City Farmer

I’m a farmer who keeps getting trapped in the city.  Being from Indiana I suppose I could have stayed there and had a thriving business but I would not have made it through very many more winters there.  I can barely survive the few cold weeks we get here in central Florida.  Anyway, I guess I’ve been “city farming” as long as I can remember.  I’ve rarely had much space, but whatever space I do occupy, I quickly fill with the smell of “green earth”.  As many plants and as much dirt as I can fit into the area.  Nothing makes me quite as happy as a fresh rain and the sight of new growth from recently planted seeds.  There is something so intoxicating about that perfect moment for me.  Sometimes it’s just a little bit of green pushing through the brown dirt.  Other times it’s when the leaves of a newly rooted cutting  begin reaching up to the sky as most life seems to do although gravity has other plans.

There are advantages and disadvantages to being in the city.  On the one hand there are people around to give you a hand when you need it.  On the other hand, if they decide to spray something like Round Up next to your veggies there isn’t much you can do.  Hopefully you’ve made with friends with your neighbors and they are nice enough and smart enough not to do something like that this is something to consider when city farming.  Another thing that I enjoy about living in the city is all the free cuttings and whole plants you can gather.  We’ve been in our home for just over a year and I have already been able to surround ourselves with hundreds of different plants people have thrown out.  And most plant lovers are very willing to trade things or even give you pieces of their plants if they are easy to get starts from.   The picture above is squash from a store bought squash planted in free mulch from our town.  Another good reason to live inside our city limits is that we have a yard debris recycling program.  Not only does this keep all that yard debris out of landfills, it is chopped up and given back to us in the form of free mulch.  This is great to amend our soil as it is nutrient-rich, breaks down slowly, is local and best of all FREE!

Aside from planting in whatever small piece of earth is included with my living arrangements in the city, I like to try a variety of other options.  I plant many different things in pots in a variety of ways.  My husband, Michael, likes to put a piece of PVC pipe in a pot and plant in that.  It is the same concept as the Earth Garden but we can usually find both the pickle bucket and PVC free somewhere around town.  These are nice to be able to move the plants around as well.   It’s best to put a layer of rock or perlite (which is much lighter than the rock) and drill a few holes in the bottom and sides.  I haven’t tried painting them yet but I bet they would look better than plain white pickle buckets.   We have also had good luck with hydroponic systems.  We usually set up a couple of tubs, fill with rock and then use these net cups we bought online.  I believe last time we had some sort of planting medium in the cups but I can’t remember right now what it was.  A couple of years ago we did a challenge where we compared my cucumber in the ground to his cucumber in the hydroponics.  Hydroponics won hands down.  We set it up where it ran through an aquarium so we got free fish emulsion too.  If you can set this up this is a great way to grow in small spaces and you don’t have to keep getting dirt.

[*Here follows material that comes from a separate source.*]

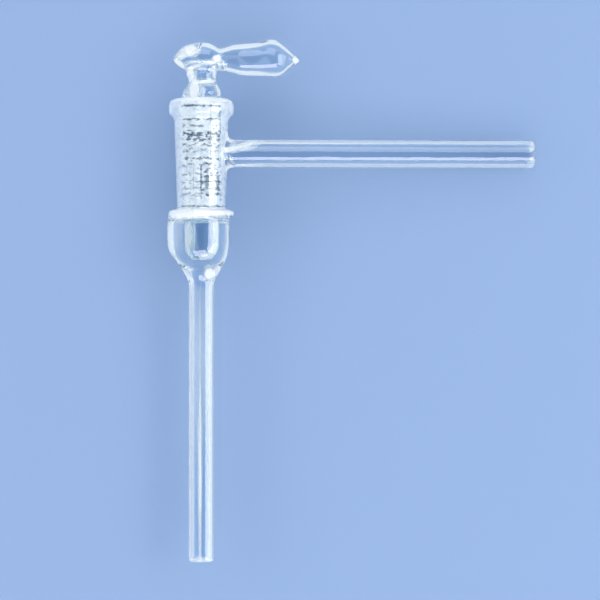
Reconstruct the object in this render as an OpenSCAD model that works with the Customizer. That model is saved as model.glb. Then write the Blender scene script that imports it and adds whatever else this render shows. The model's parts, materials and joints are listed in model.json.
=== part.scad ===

I wish I could  say that if I had to choose between living in the city and living in the country I would choose the city for all it’s benefits but I can’t.   While there is plenty to do and to grow inside city limits, and on some occasions the city beats the country all the time, for me it’s country living without a doubt.  I adore the peacefulness, the quite that you never find in the city and all that room to grow, grow, grow.  No matter where I have lived I have filled every ounce of available space with plants.  I know that one day soon we will get the chance to move back to the country and grow food, which is all we really want to do.  Until then we will keep planting wherever we may be.